When our Sun, and other stars that are similar to it, have finally burned up their necessary supply of hydrogen fuel, their looks change. They are now old stars. In the heart of an elderly Sun-like star, there is a hidden core composed of helium. The helium heart is surrounded by a shell in which the hydrogen is still being fused into helium. At this point, the shell begins to expand outward, and the core continues to enlarge, as the star grows ever older and older. At last, the helium heart itself starts to shrivel under the heavy weight of its own mass, and it becomes increasingly hotter and hotter until, at long last, it becomes sufficiently hot at the center for a new phase of nuclear burning to begin. At this new phase, the helium is fused to form the even heavier atomic element, carbon. In another five billion years, our doomed Star will sport a tiny and searing-hot core that will be emitting more energy than it currently is. The outer gaseous layers of our Sun will have become red and bloated, and it will no longer be the beautiful, brilliant golden ball that we observe lighting up our daytime sky. The fiery-red, swollen, elderly Sun will have morphed into a Red Giant, with a hideous appetite that will cause it to make snacks of its inner-planet children. The temperature on the surface of this angry, seething crimson ball of gas will actually be quite a bit cooler than that of our Sun’s surface today. This explains the comparatively cool red hue–in contrast to a much hotter, sparkling, boiling yellow.

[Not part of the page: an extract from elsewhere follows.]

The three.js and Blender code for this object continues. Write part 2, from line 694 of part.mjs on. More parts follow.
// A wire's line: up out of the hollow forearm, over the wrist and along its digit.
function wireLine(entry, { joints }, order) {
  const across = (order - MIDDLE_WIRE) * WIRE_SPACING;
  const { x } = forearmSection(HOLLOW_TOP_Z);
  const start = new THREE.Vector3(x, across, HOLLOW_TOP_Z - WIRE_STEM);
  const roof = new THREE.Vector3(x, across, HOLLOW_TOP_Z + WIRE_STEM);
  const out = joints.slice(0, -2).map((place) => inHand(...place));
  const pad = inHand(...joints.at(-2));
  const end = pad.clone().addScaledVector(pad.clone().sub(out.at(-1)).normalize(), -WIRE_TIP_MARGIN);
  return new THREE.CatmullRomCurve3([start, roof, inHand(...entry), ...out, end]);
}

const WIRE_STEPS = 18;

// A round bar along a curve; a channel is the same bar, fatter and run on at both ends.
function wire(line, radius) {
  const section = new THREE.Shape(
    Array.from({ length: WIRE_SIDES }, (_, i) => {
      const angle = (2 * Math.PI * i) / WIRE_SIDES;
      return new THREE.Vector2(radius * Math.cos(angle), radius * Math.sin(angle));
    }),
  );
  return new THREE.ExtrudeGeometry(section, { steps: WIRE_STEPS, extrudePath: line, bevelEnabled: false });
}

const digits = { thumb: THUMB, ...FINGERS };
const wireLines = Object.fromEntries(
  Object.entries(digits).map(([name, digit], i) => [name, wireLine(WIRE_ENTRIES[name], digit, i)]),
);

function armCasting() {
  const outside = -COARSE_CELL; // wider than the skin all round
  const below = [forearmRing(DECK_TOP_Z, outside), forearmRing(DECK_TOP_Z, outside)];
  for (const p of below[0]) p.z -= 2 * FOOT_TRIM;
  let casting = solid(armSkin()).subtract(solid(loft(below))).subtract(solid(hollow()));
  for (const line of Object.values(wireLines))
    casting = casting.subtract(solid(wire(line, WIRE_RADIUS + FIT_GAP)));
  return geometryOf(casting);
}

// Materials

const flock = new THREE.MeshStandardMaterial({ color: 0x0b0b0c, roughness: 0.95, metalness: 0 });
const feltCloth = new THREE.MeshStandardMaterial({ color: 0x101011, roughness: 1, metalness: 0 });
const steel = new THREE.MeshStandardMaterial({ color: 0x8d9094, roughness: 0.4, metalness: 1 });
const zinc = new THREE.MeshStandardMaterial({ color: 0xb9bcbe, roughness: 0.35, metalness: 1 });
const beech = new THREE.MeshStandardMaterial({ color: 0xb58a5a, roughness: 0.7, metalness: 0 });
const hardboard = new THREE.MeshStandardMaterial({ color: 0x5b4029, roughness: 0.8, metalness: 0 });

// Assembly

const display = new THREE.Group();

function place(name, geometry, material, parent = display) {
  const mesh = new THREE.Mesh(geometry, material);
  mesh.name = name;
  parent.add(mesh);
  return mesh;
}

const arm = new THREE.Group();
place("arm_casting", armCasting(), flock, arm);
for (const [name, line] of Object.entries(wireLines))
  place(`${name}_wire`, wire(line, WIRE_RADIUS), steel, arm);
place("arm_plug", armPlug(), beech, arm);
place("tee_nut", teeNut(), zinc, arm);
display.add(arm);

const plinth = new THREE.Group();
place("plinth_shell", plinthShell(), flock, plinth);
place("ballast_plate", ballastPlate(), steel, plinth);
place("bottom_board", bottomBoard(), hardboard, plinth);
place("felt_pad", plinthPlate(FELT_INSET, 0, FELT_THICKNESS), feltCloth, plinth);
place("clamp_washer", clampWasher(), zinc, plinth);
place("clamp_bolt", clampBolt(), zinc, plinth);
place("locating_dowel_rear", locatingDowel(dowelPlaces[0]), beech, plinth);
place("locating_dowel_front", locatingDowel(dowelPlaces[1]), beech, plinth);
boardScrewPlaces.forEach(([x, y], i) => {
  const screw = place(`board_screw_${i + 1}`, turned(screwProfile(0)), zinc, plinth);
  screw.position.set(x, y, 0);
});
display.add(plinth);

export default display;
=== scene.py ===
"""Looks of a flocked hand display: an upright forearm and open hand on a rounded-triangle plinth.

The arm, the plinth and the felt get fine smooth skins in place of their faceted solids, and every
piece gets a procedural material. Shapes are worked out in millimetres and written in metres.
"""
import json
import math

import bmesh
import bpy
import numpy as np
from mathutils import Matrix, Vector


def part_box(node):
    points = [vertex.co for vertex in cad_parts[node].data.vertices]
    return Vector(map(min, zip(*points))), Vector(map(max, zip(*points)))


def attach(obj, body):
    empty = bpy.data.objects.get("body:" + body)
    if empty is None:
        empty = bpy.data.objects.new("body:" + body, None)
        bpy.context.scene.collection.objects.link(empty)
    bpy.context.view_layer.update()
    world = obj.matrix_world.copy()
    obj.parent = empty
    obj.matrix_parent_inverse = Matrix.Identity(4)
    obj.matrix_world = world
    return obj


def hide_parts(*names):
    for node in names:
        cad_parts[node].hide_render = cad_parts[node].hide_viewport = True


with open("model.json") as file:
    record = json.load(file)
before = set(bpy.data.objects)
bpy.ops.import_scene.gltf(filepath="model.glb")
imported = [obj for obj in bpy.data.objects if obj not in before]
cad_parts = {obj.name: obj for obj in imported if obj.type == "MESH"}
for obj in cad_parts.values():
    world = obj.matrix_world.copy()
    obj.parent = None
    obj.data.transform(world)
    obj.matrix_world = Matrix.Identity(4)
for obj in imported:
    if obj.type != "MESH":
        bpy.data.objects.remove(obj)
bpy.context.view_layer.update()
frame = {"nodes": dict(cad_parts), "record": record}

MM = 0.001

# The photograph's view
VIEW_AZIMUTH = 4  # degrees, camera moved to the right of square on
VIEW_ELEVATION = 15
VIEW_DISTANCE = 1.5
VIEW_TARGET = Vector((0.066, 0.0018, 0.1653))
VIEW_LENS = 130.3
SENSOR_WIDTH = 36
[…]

When our Sun goes Red Giant it will still be sufficiently hot to convert the frozen inhabitants of the remote Kuiper belt–such as the dwarf planet Pluto and its kindred icy objects–into tropical paradises. However, this balmy tropical haven of refuge will not last forever. The core of our elderly, dying Sun will continue to shrivel because it is no longer capable of spewing out radiation as a result of the process of nuclear fusion–and it will have reached the end of that long stellar road, because all further evolution will be determined by gravity alone. In the end, our Sun will hurl off its outer gaseous layers into the space between stars–but its core will remain in one piece, and all of the Sun’s matter will ultimately collapse into this petite remnant object that is only about the size of Earth. Our Sun will have undergone a sea-change, and in its death-throes will have become a type of stellar corpse known as a white dwarf. This strange, dense relic of what was once our fiery, incandescent Star, will be encircled by an exquisitely beautiful shell of expanding varicolored gases that were once its outer layers–termed a planetary nebula. Planetary nebulae, which surround white dwarfs, got their strange name because earlier astronomers thought that they resembled the planets Uranus and Neptune.

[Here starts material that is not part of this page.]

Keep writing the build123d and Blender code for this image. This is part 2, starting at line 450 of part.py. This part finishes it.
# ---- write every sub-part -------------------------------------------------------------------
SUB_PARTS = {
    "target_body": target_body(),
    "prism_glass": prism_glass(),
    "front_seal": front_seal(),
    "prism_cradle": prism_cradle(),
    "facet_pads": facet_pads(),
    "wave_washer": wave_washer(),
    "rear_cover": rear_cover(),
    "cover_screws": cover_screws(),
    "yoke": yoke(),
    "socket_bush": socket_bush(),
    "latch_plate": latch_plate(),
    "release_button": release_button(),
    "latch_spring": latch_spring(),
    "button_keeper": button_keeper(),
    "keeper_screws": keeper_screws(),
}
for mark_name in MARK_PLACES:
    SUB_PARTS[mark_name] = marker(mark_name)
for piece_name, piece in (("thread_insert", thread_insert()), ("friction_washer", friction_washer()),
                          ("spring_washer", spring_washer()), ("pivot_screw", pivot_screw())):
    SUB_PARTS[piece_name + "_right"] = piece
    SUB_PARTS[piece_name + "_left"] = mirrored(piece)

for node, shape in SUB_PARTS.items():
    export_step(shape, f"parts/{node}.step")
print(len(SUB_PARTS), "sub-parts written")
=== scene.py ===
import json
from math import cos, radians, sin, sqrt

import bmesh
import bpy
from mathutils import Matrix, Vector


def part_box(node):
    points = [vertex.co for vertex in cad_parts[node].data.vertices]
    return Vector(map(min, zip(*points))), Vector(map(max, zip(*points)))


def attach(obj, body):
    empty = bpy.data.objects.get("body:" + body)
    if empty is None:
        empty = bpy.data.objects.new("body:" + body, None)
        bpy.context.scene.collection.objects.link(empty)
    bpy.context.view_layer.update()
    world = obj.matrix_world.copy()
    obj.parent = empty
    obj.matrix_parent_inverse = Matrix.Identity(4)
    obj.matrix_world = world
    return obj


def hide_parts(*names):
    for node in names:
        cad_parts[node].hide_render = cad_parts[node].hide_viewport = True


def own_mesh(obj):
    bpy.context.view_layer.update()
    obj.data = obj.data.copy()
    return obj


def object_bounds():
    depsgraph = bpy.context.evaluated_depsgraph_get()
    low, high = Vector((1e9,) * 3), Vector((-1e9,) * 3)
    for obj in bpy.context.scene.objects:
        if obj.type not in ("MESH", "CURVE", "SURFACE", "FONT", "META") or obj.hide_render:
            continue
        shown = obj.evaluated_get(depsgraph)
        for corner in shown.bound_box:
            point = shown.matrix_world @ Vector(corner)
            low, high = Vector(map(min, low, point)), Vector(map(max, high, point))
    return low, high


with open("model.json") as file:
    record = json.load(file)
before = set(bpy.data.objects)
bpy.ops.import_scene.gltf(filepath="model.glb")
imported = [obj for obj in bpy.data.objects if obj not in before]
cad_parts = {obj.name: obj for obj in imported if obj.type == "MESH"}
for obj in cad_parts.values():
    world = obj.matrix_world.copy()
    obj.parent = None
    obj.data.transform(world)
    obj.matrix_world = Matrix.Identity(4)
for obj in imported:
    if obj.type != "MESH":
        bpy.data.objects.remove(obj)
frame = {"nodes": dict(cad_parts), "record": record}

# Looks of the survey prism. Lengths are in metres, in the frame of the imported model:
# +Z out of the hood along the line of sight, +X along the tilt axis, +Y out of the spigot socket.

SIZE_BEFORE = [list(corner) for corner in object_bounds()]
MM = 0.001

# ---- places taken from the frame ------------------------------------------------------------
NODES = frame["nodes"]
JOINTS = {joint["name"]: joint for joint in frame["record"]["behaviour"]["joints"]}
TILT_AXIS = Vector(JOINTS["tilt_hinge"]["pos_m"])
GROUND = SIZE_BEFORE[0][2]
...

For now, our planet sits quite comfortably–though near, in cosmic terms–to the inner edge of our Star’s habitable zone, where water can exist in its liquid state, and therefore life can evolve. The habitable zone will spread increasingly further out as our Star glares ever more brightly. Even now, it is relentlessly, slowly, growing every more ominously, murderously brilliant. In about 2 billion years, if human beings have managed to survive, the tattered remnants of our species will be forced to flee our planet before it is vaporized by our Star. Mars will be the first choice for relocation–for a while, anyway. However, about 3 billion years later, what is left of humanity will have to migrate again, because the Sun will be about to snack on that planet as well. The formerly icy moons of the outer planets may prove to be havens of refuge, at this point–but, by this time, whatever may be left of our species had better know how to travel into interstellar space in search of exoplanet homes. Our Sun will hurl off its outer layers, and morph into a white dwarf with a ghastly, powerful gravitational pull. But before our Star goes finally into that good night, its outer layers will become that beautiful shroud of glimmering, shimmering varicolored gases–a planetary nebula, sometimes called a “butterfly of the cosmos.”

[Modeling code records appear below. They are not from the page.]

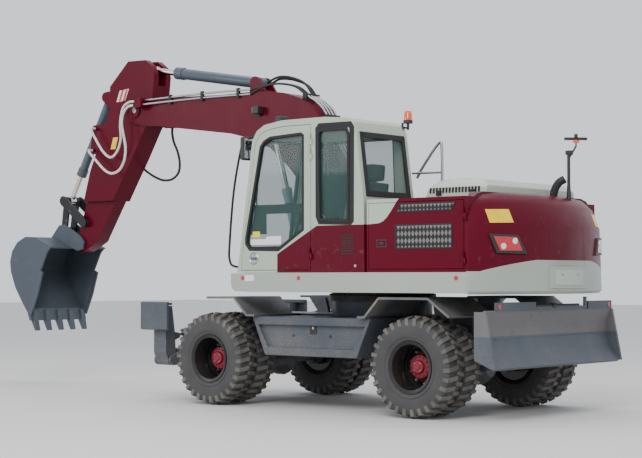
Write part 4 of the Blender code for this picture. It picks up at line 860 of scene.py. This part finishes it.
add_rod(bm, (-0.70, 0.30, 3.05), (-0.70, 0.40, 3.05), 0.011, 12)
add_rod(bm, (-0.70, 0.30, 3.03), (-0.70, 0.30, 3.12), 0.014, 12)
add_rod(bm, (-0.70, 0.30, 3.10), (-0.70, 0.30, 3.135), 0.052, 24)
piece(bm, "beacon_stalk", black_plastic, "upper", 0.002)
bm = bmesh.new()
add_turned(bm, [(0.0, 0.105), (0.030, 0.100), (0.043, 0.078), (0.046, 0.0), (0.0, 0.0)], (-0.70, 0.30, 3.135),
           (0, 0, 1), 32)
piece(bm, "beacon_lens", amber_lens, "upper")
bm = bmesh.new()
rail = [(0.66, 1.12, 2.97), (0.80, 1.14, 2.985), (0.93, 1.15, 2.93), (0.987, 1.15, 2.84), (1.092, 1.15, 2.38),
        (1.155, 1.15, 1.78), (1.150, 1.15, 1.62), (1.10, 1.14, 1.555), (0.93, 1.12, 1.54)]
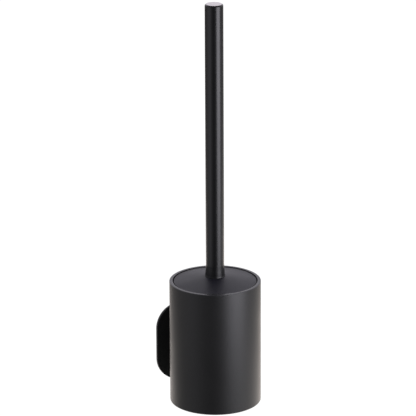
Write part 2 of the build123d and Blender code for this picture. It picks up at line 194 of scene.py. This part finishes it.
floor_mesh = bpy.data.meshes.new("floor")
floor_shape = bmesh.new()
bmesh.ops.create_circle(floor_shape, cap_ends=True, segments=96, radius=floor_radius)
floor_shape.to_mesh(floor_mesh)
floor_shape.free()
floor = bpy.data.objects.new("floor", floor_mesh)
floor.location = (axis_x, axis_y, shell_low.z - floor_drop)
scene.collection.objects.link(floor)
floor_paper = bpy.data.materials.new("paper_sweep")
floor_paper.use_nodes = True
tree = floor_paper.node_tree
tree.nodes.clear()
place = add_node(tree, "ShaderNodeTexCoord").outputs["Object"]
reach = add_node(tree, "ShaderNodeVectorMath", [(0, place)], operation="LENGTH")
far_share = add_node(
    tree, "ShaderNodeMapRange", [("Value", reach.outputs["Value"])],
    From_Min=near_floor_ends, From_Max=far_floor_starts,
)
paper = add_node(tree, "ShaderNodeMix", [("Factor", far_share.outputs["Result"])], data_type="RGBA")
tree.links.new(by_direction(tree, place, near_floor), paper.inputs[6])
tree.links.new(by_direction(tree, place, far_floor), paper.inputs[7])
glow = add_node(tree, "ShaderNodeEmission", [("Color", paper.outputs[2])], Strength=sweep_strength)
sheet = add_node(tree, "ShaderNodeEmission", Strength=paper_white)
sheet.inputs["Color"].default_value = linear("#ffffff")
seen = add_node(tree, "ShaderNodeLightPath").outputs["Is Camera Ray"]
plain = add_node(tree, "ShaderNodeMixShader", [(0, seen), (1, glow.outputs[0]), (2, sheet.outputs[0])])
under = add_node(tree, "ShaderNodeNewGeometry").outputs["Backfacing"]
clear = add_node(tree, "ShaderNodeBsdfTransparent")
upper = add_node(tree, "ShaderNodeMixShader", [(0, under), (1, plain.outputs[0]), (2, clear.outputs[0])])
add_node(tree, "ShaderNodeOutputMaterial", [("Surface", upper.outputs[0])])
floor_mesh.materials.append(floor_paper)


def softbox(name, turn, rise, reach, width, height, radiance, tint="#ffffff"):
    """A rectangular softbox, sizes in metres, that faces the middle of the object."""
    light = bpy.data.lights.new(name, "AREA")
    light.shape = "RECTANGLE"
    light.size = width
    light.size_y = height
    light.energy = radiance * pi * width * height
    light.color = linear(tint)[:3]
    lamp = bpy.data.objects.new(name, light)
    scene.collection.objects.link(lamp)
    middle = Vector((axis_x, axis_y, (cad_box[0][2] + cad_box[1][2]) / 2))
    lamp.location = middle + from_camera(turn, rise, reach) - Vector((axis_x, axis_y, 0))
    lamp.rotation_euler = (lamp.location - middle).to_track_quat("Z", "Y").to_euler()
    return lamp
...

The Star That Can’t Snack On Just One
Alas, both Kepler-56b and Kepler-56c are considerably closer to their murderous parent star than Mercury is to our Sun. Kepler-56b orbits its star once every 10.5 days, while Kepler-56c orbits every 21.4 days. Both of these doomed planets will, therefore, meet their unfortunate fate much faster than Mercury will about 5 billion years from now. Dr. Li and her team calculated the evolution of both the star’s size (using the publicly available MESA code ) and the planets’ orbits to predict when the planets will be vaporized.
The lone survivor of what was once a planetary system will be Kepler-56d, which is a gas giant planet orbiting in a 3.3-Earth-year orbit around its star. It will be situated at a safe distance, while its two sister worlds become history.
The Kepler-56 planetary system is also famous for being the first “tilted” system sporting multiple planets to be spotted. The orbits of the duo of inner planet siblings are tipped signficantly from their stellar parent’s equator. This proved to be a surprise, because planets are born from the same disk of gas and dust (protoplanetary accretion disk) as the star, so they should orbit in almost the same plane as the star’s equator–as do the planets in our own Solar System.
The team was able to better determine the tilt of these planets, compared to previous studies. The astronomers discovered that the most likely tilt was either 37 or 131 degrees.
Dr. Li and her team also studied the inclination of the outer and much more fortunate planet and determined that its orbit is probably tilted relative to its star as well. Future observations should help curious astronomers characterize this interesting system, and eventually explain how it managed to become so skewed.